# Has anyone hired a motorhome in Australia?



## peribro (Sep 6, 2009)

Hi

We are off to Australia shortly for a few weeks and our travels will include about two weeks driving along the coast from Adelaide to Melbourne to Sydney. We are undecided whether to hire a car and stay in hotels or hire a motorhome. I have no worries about the driving or usage of a motorhome but am unsure about availability of campsites, wild camping opportunities and whether we will find ourselves restricted in any ways if we hire a motorhome.

Any advice or tips gratefully received.


----------



## camallison (Jul 15, 2009)

Why not send a PM to member Rudi Schmidt (username RWS4711), who lives in Australia and imported a UK motorhome after a couple of years touring Europe in it.

He lives in Brisbane, but should be able to answer your questions though.

Colin


----------



## RobD (Feb 25, 2012)

We did it 12 years ago but it may be slightly different now.

After a couple of weeks Car rental and Motels/B & B etc, South of Sydney, we flew up to Brisbane and rented a Motorhome from Maui-Rentals then drove up to Cairns where we left it at their depot there avoiding the 2000 mile return trip. 

It was August (their winter but as warm as our summer) and we had no need to pre book campsites. They were widely available and not over busy. There were plenty places to wild camp but we never did any because exchange rates were good and campsites were cheap and clean. We much preferred the motorhome leg of our trip than the car rental one.

Australia is a vast country and it will take a long time to drive between towns. There is only bush and wilderness between towns unlike this country where often, one merges with another.
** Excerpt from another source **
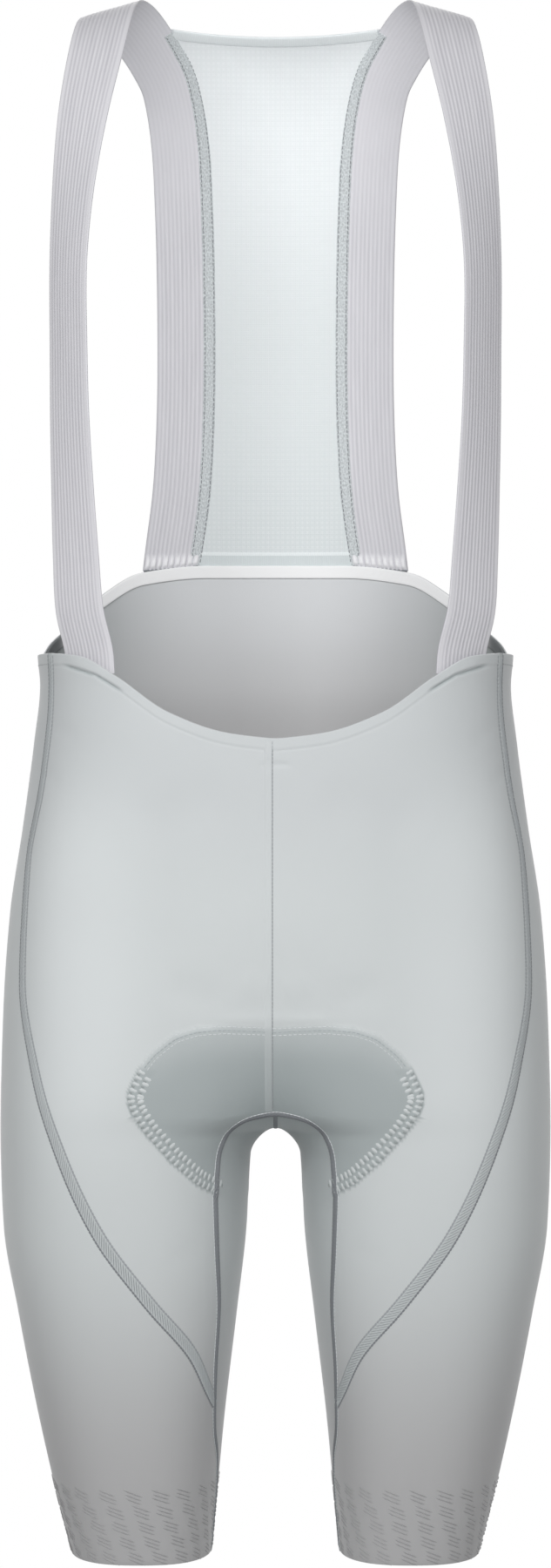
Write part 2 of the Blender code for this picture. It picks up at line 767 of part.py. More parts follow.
def crotch_curve():
    """Points of the figure in the middle plane, from the pad's front edge to its back edge."""
    samples = 80
    hub = Vector((0.0, PAD_HUB_DEPTH, PAD_HUB_HEIGHT))
    front = figure_point(*middle_place(PAD_FRONT_HEIGHT, -1)) - hub
    back = figure_point(*middle_place(PAD_BACK_HEIGHT, 1)) - hub
    start = math.atan2(-front.z, -front.y)
    end = math.atan2(-back.z, -back.y) % (2.0 * math.pi)
    curve = []
    for i in range(samples + 1):
        angle = lerp(start, end, i / samples)
        ray = Vector((0.0, -math.cos(angle), -math.sin(angle)))
        near = 0.0
        far = 0.2
        for _ in range(40):
            middle = (near + far) / 2.0
            if figure_level(hub + ray * middle) < 0.0:
                near = middle
            else:
                far = middle
        curve.append(hub + ray * near)
    return curve


def point_along(curve, share):
    """The point at a share of a curve's length."""
    lengths = [0.0]
    for a, b in zip(curve, curve[1:]):
        lengths.append(lengths[-1] + (b - a).length)
    target = share * lengths[-1]
    i = max(k for k in range(len(curve) - 1) if lengths[k] <= target or k == 0)
    return curve[i].lerp(curve[i + 1], (target - lengths[i]) / (lengths[i + 1] - lengths[i]))


def pad_grid():
    """Rows of half the pad's outline on the figure, each from its side edge to the middle plane."""
    curve = crotch_curve()
    grid = []
    for along, across, height, face in PAD_LINES:
        middle = point_along(curve, along)
        edge = figure_point(angle_at(across, height, face), height)
        row = [settle(edge.lerp(middle, c / PAD_COLUMNS)) for c in range(PAD_COLUMNS + 1)]
        row[-1].x = 0.0
        grid.append(row)
    return grid[::-1]


def build_pad(material, collection):
    """The seat pad, thick in the middle and thin at its edges."""
    grid = pad_grid()
    rows = len(grid) - 1
    outer = offset_grid(grid, PANEL_WALL + PAD_CLEARANCE)
    inner = []
    for r, row in enumerate(grid):
        line = []
        for c, point in enumerate(row):
            from_side = c / PAD_COLUMNS / PAD_SIDE_RAMP
            from_end = min(r, rows - r) / rows / PAD_END_RAMP
            depth = lerp(PAD_EDGE_THICKNESS, PAD_THICKNESS, min(from_side, 1.0) * min(from_end, 1.0))
            inward = figure_gradient(point).normalized()
            line.append(point - inward * (PANEL_WALL + PAD_CLEARANCE + depth))
        line[-1].x = 0.0
        inner.append(line)
    for row in outer:
        row[-1].x = 0.0
    item = wall("pad", outer, inner, material, collection, open_rows=rows)
    mirror_across_middle(item)


def main():
    """Build the bib shorts."""
    clear_scene()
    collection = bpy.data.collections.new(COLLECTION)
    bpy.context.scene.collection.children.link(collection)
    materials = {name: make_material(name) for name in MATERIALS}
    build_front_panels(materials["stretch_knit"], collection)
    build_back_panel(materials["stretch_knit"], collection)
    build_inner_panels(materials["stretch_knit"], collection)
    build_strap("strap_left", -1, materials["ribbed_elastic"], collection)
    build_strap("strap_right", 1, materials["ribbed_elastic"], collection)
    build_mesh_panel(materials["mesh_knit"], collection)
    build_waist_band(materials["white_elastic"], collection)
    build_pad(materials["pad_foam"], collection)


main()
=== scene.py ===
"""Looks of the cycling bib shorts: fine cloth shells, seams, stitching, materials, light and camera.

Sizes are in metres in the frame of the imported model: +Z up, the front facing -Y, and the origin
between the shoulder straps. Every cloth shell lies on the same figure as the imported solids.
"""

import math

import bpy
import numpy as np
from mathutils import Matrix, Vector


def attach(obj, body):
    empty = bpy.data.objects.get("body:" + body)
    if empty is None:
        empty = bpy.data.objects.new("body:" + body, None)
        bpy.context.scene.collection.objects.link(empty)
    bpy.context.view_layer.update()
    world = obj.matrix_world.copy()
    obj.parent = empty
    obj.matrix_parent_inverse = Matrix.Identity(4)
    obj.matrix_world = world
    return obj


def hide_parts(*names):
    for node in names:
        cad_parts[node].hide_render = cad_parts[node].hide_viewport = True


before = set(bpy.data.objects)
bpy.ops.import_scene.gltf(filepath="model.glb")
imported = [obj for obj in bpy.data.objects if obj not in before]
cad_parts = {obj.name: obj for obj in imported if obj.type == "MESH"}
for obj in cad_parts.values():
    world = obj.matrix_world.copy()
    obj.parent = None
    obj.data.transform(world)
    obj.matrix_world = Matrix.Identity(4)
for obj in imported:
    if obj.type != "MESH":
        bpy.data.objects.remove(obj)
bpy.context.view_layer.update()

# Cloth thicknesses and gaps
PANEL_WALL = 0.0012
STRAP_WALL = 0.0013
MESH_WALL = 0.0010
BAND_WALL = 0.0010
BAND_CLEARANCE = 0.0003
SEAM_GAP = 0.0003

# Turns a point into its mirror image on the garment's other side
MIRROR = np.array([-1.0, 1.0, 1.0])

# Rows of each grid's parts from its top down, then its columns. A strap has plain and gathered rows.
FRONT_COUNTS = (190, 84, 120)
BACK_COUNTS = (84, 56, 34, 100)
INNER_COUNTS = (36, 90, 64)
STRAP_ROWS = (170, 19)
RIB_POINTS = 8
MESH_COUNTS = (130, 36)
MESH_RIBBON_COLUMNS = 24
BAND_ROWS = 7
PAD_COUNTS = (97, 31)

# Edges between faces that meet at more than this angle stay sharp
SHARP_ANGLE = math.radians(60.0)

# Rounding of the fork between the legs
FORK = 0.010

# Cross-sections of the general figure that fills the shorts. Below the fork a section is a leg,
# and above it the torso, whose centre lies on the middle plane.
SECTION_COLUMNS = ("height", "half_width", "centre", "inner", "front", "back", "front_round", "back_round")
SECTIONS = (
    (-0.300, 0.1500, 0.0000, 0.1500, 0.104, 0.098, 2.7, 2.3),
    (-0.360, 0.1505, 0.0000, 0.1500, 0.106, 0.094, 2.9, 2.3),
    (-0.420, 0.1522, 0.0000, 0.1500, 0.108, 0.092, 3.0, 2.3),
    (-0.440, 0.1506, 0.0000, 0.1500, 0.108, 0.092, 3.0, 2.3),
    (-0.475, 0.1543, 0.0000, 0.1540, 0.110, 0.095, 2.9, 2.3),
    (-0.530, 0.1618, 0.0000, 0.1610, 0.111, 0.105, 2.7, 2.3),
    (-0.585, 0.1702, 0.0060, 0.1640, 0.109, 0.115, 2.5, 2.3),
    (-0.640, 0.1743, 0.0400, 0.1600, 0.105, 0.121, 2.4, 2.3),
    (-0.680, 0.1757, 0.0720, 0.1340, 0.101, 0.118, 2.3, 2.3),
    (-0.7087, 0.1763, 0.0900, 0.1130, 0.098, 0.112, 2.3, 2.3),
    (-0.7230, 0.1764, 0.0950, 0.0850, 0.096, 0.108, 2.3, 2.3),
    (-0.7400, 0.1762, 0.0963, 0.0772, 0.095, 0.104, 2.3, 2.3),
    (-0.785, 0.1744, 0.0965, 0.0755, 0.092, 0.095, 2.3, 2.3),
    (-0.840, 0.1650, 0.0948, 0.0682, 0.088, 0.085, 2.3, 2.3),
    (-0.900, 0.1533, 0.0927, 0.0593, 0.081, 0.076, 2.3, 2.3),
    (-0.950, 0.1420, 0.0894, 0.0513, 0.073, 0.067, 2.4, 2.4),
    (-0.993, 0.1310, 0.0860, 0.0440, 0.063, 0.058, 2.5, 2.5),
)

# Heights of the main places
FRONT_CENTRE_HEIGHT = -0.4754
SIDE_HEIGHT = -0.4215
BACK_CENTRE_HEIGHT = -0.3583
CROTCH_SEAM_HEIGHT = -0.7087
ARCH_TOP_HEIGHT = -0.722
ARCH_FOOT_HEIGHT = -0.7556
FRONT_TIP_HEIGHT = -0.8860
BELOW_TIP_HEIGHT = -0.8875
HEM_HEIGHT = -0.9930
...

So make sure you're well stocked with food, water and fuel. 

Another word of advice, watch your speed. You can be 200 miles from civilisation in the middle of nowhere but you WILL pass a police car with a speed gun. They are very keen. 

Enjoy your trip. 

Bob.


----------



## vicdicdoc (May 14, 2005)

RobD said:


> . . ."Another word of advice, watch your speed. You can be 200 miles from civilisation in the middle of nowhere but you WILL pass a police car with a speed gun. They are very keen"
> Bob.


I second that . . In a one horse (or should that be Kangaroo) town, I was done for speeding, cost me 175Aus dollars but I swear I was just under the limit - the fuzz thought different :roll:

Why not consider joining the 'Youth Hostal Association" here in UK & getting the affiliation to the Australian YHA -
https://www.hihostels.com/info/membership
they have some really decent comfortable hostels all along the coast & in towns & cities -in fact if your going to Sydney you MUST make a reservation at this hostel, absolutely fantastic views (which the hotel just down the road charges twice the price).
http://www.yha.com.au/hostels/nsw/sydney-surrounds/sydney-harbour/

4minutes walk down to the harbour & opera house -fantastic !
Ps/ don't bother going to Bondi beach . . I've seen better waves in Cornwall !


----------



## Spacerunner (Mar 18, 2006)

Emailed my Aussie daughter for you. She lives in Melbourne and hired a motorhome a couple of years ago.
Here is her reply.
There are literally hundreds of campsites along these coasts both commercial and bushland (I believe those might be the 'wild' campsites 😀)...the scenery along these routes is absolutely breathtaking - sssh...don't tell everyone! The fresh produce especially fish/seafood will be some of the best you'll find in the world. The crayfish in South Australia (Robe or Beachport) is a must...purchase straight from the factory door.

Plenty of MH hire companies...Apollo is one of the biggest & you see many of them. Website has info on some campsites etc

http://www.apollocamper.com

http://www.australiancampsites.com.au


----------



## DonMacleod (Oct 2, 2013)

Hi,

in 2005 we hired a van from Syndney and drove round the south east corner to Melbourne and Adelaide and then back to Syndney. Plenty campsites and camping opportunities. My only tip is to remember that distances are large - do keep an eye on fuel levels and remember that the next fuel point may be a long ways off! Have a great time..!

Don


----------



## scouter (Dec 14, 2007)

Two years ago we did Cairns to Brisbane and then Sydney to Melbourne with a plane hop in between.

When we planned it we actually decided to do car + motels, campsite rooms etc rather hire a Camper. Better fuel consumption, overall cheaper and concerns about campsite facilities because of the distance we were covering and that to visit Fraser Island and the Whitsundays we would be leaving the camper on site for a day or two whilst we were elsewhere.

We found that some of the places we stayed had some cooking facilities and we generally found somewheree to stay quite easily. Meals out were expensive ( altho I think the exchange is a bit better now ) and in many towns the RSI clubs were open to tourist and had good value meals etc ( equivalent British Legion ).

There would have been more places to stop in a Camper than our initial enquiries suggested, but it was along way to drive and easier in a car depending on the time you have available.

have a great time alan


----------



## mistycat (Jan 28, 2014)

Hire yourself a Wicked Camper,

:lol: :lol: 
Misty


----------



## chrisdougie (Apr 1, 2009)

hi try this link 
http://www.motorhomerepublic.com/
we did it 2 years ago in December went from sydney - melbourne via coast and back up to sydney in land via wagga wagga- used mixture of campsites and wild camping - sometimes u can park at the rsi or fishing clubs - just buy a meal or a few beers. 
we only hired for the week before xmas and had no problems -certainly better than car hire and motel.
we did hire the sat nav as well as a precaution-useful for site in melbourne. 

cheers
chris dougie


----------



## Motor Home (Apr 21, 2017)

Hi mate . Australia is the most beautiful and attractive country.I advice you must hire motor home because its easy way to explore the city.


----------